From 2015 to 2017, she served as an advisor to the State Secretary at the Ministry of Defense of the Slovak Republic. From 2016 to 2019, she collaborated and lectured externally for the European Security and Defence College. In 2017 and 2023, she was an external lecturer at FSEV UK.

Since 2017, she served first as editor and later as editor-in-chief of Euractiv Slovakia, a portal on the European Union. Her work focused mainly on EU foreign and security policy, transatlantic security, the EU joint digital market, and later on equality and women's representation. As a political analyst, she collaborated on various national and international projects, supported by organizations like NATO, the Ministry of Defense of the Slovak Republic, the Ministry of Foreign and European Affairs of the Slovak Republic, the European Parliament, and the European Commission. She also moderated and participated as an analyst in nearly a hundred expert panels focused on EU policies. As a commentator, she collaborated with RTVS, TA3, TV JOJ, Denník N, SME, and other media, especially in Slovakia.

In 2019, she was one of four nominees in the commentary category for Slovakia's most prestigious journalism award, the Journalism Award. The editorial team of EURACTIV Slovakia was nominated for the Journalism Award in the Global academy in 2021. In 2023, the Iniciatíva Inakosť nominated the editorial team for the Diversity Award in the Media category. She left the editorial team in February 2024.

Before the 2023 Slovak parliamentary elections, she volunteered to lead the media part of the "Circle a Woman" campaign, which garnered broad societal support, including that of President Zuzana Čaputová.

In March 2024, Progressive Slovakia invited her as an expert to join their candidate list for the European elections. She ran in sixth position.

She is married.

==Work in the European Parliament==
In June 2024, she was elected to the European Parliament, where she serves on five committees.

She is the vice-chair of the Committee on Budgets (BUDG) and coordinator for the Renew Europe group. She participates on helping to prepare the new multiannual budget and creating the SAFE financial instrument.

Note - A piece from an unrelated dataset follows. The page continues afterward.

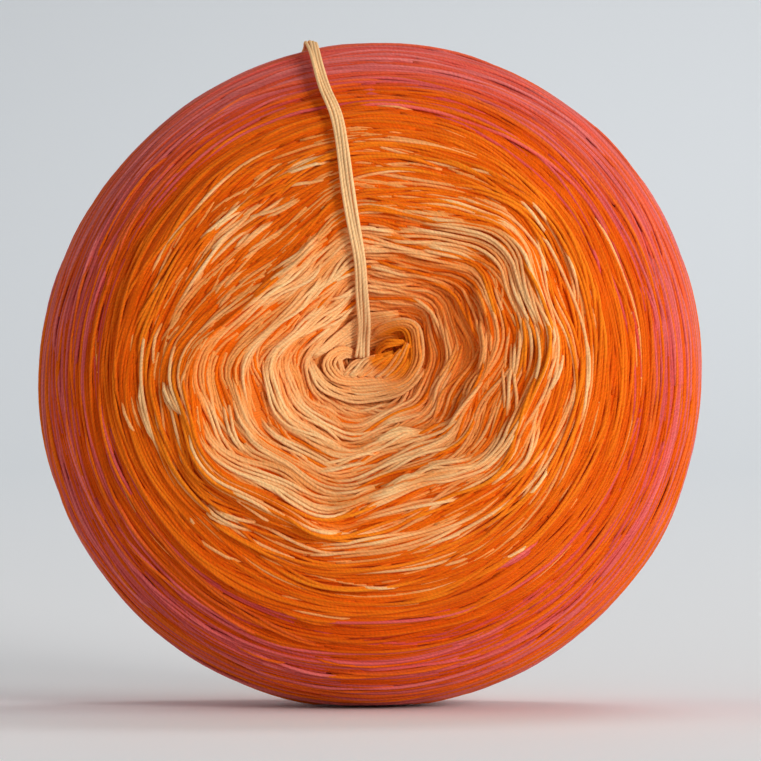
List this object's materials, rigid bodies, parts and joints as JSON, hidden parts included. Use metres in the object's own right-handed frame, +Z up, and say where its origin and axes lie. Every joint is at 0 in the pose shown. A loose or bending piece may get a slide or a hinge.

In the Committee on Security and Defence (SEDE), she focuses on strengthening the EU’s defense capabilities, protecting infrastructure, and supporting the European defense industry. As a member of the Committee on Women’s Rights and Gender Equality (FEMM), she is, among other things, co-rapporteur for the Victims’ Rights Directive.

She is also a substitute member of the Committee on Foreign Affairs (AFET) and the Committee on Civil Liberties, Justice and Home Affairs (LIBE).

In May 2025, she was named the most active MEP by the organization Eulytix.

== Publications ==

- Yar, L. (2020). Kurdish Female Fighters in Syria during and after the Fight Against Isis: Emancipation as a Fundamental Motive for the Struggle in Northeast Syria. Defence & Strategy, 20(2):19-40. DOI: 10.3849/1802-7199.20.2020.02.019 – 040. Dec 18, 2020
- Yar, L. (2020). Turkey in Crisis: Divergent Foreign Policy as a Cover-up for the Economic Crisis. In Kiner, A. et. at. (Ed.) International Relations 2020: Current Issues of World Economy and Politics. (pp. 744 – 752). Bratislava: Publishing Ekonóm. Dec 4, 2020
- Yar, L. (2016). Turkey in 2015: How Elections, Kurds and Neighbouring Conflict Shaped Turkey’s Security. In Bátor, P. & Ondrejcsák, R. (Ed.) Panorama of global security environment 2015 – 2016 (pp. 273 – 275). Bratislava: Stratpol.